Annual auto output in Mexico may more than double this decade, from two million to five million vehicles, according to the Centre for Automotive Research in Ann Arbor, Michigan.
Ford has said it's just the fifth-largest producer of vehicles in Mexico while it's the top automotive manufacturer in the US. The company said it's added nearly 28,000 jobs in the US over the last five years. Ford employs 85,000 workers in the US and 8,800 in Mexico.
The day after the election, General Motors announced it would end the third shift at assembly plants in Ohio and Michigan in January. The automaker is eliminating almost 2,100 jobs because consumers prefer trucks and sport utility vehicles over the small cars built at the two factories.

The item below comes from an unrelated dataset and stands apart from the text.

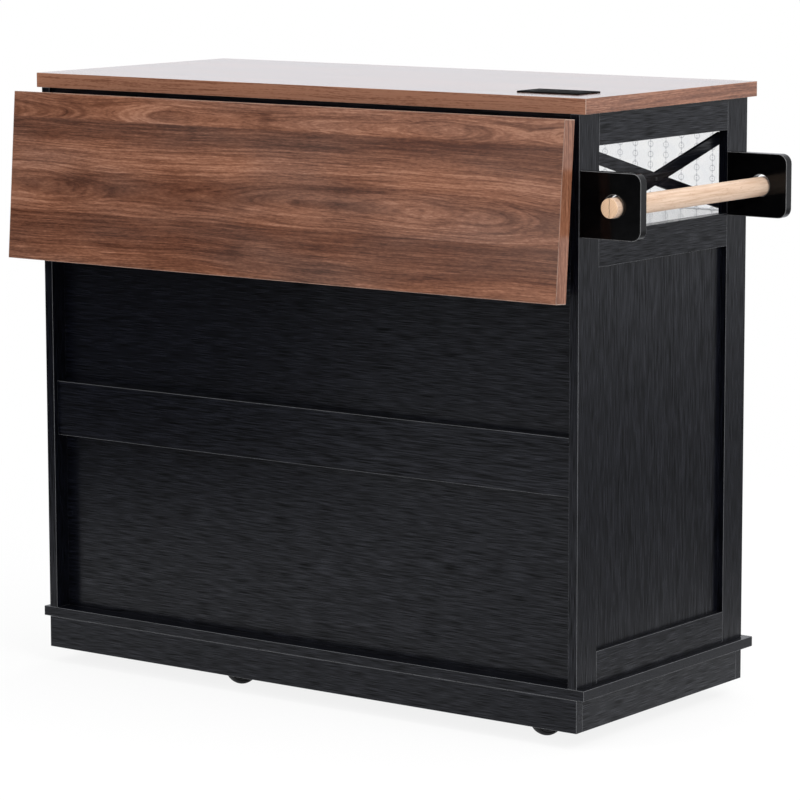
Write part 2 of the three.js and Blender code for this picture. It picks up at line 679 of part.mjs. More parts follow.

Mr Fields said Ford would now continue its dialogue with Mr Trump. The auto industry may seek clean-air credits for self-driving cars, which could reduce fuel consumption and emissions by helping traffic move more smoothly.
Despite the regulatory uncertainty, Mr Fields said Ford has made no change in its plan to invest an additional US$4.5 billion in electrified vehicles by 2020, and to install this technology in 40 per cent of its nameplates.
Ford wants to continue to help boost fuel economy and lessen the industry's environmental impact, because the company acknowledges climate change as a serious threat, Mr Fields said.
By 2035, the growth in electric vehicles could erode as much as 10 per cent of global gasoline demand, Alan Gelder, vice president of refining, chemicals and oils markets at consultant Wood Mackenzie Ltd, said in an interview.
The automaker has cut profit forecasts twice in the last three months. In September, Ford reduced its 2016 profit prediction by US$600 million, to US$10.2 billion from at least US$10.8 billion, due to rising recall costs.
Last month, it trimmed the 2017 profit outlook for its credit unit by US$300 million, to US$1.5 billion, because declining auction values for used cars would hurt results.
Ford shares have gained 6.6 per cent since Mr Trump's election.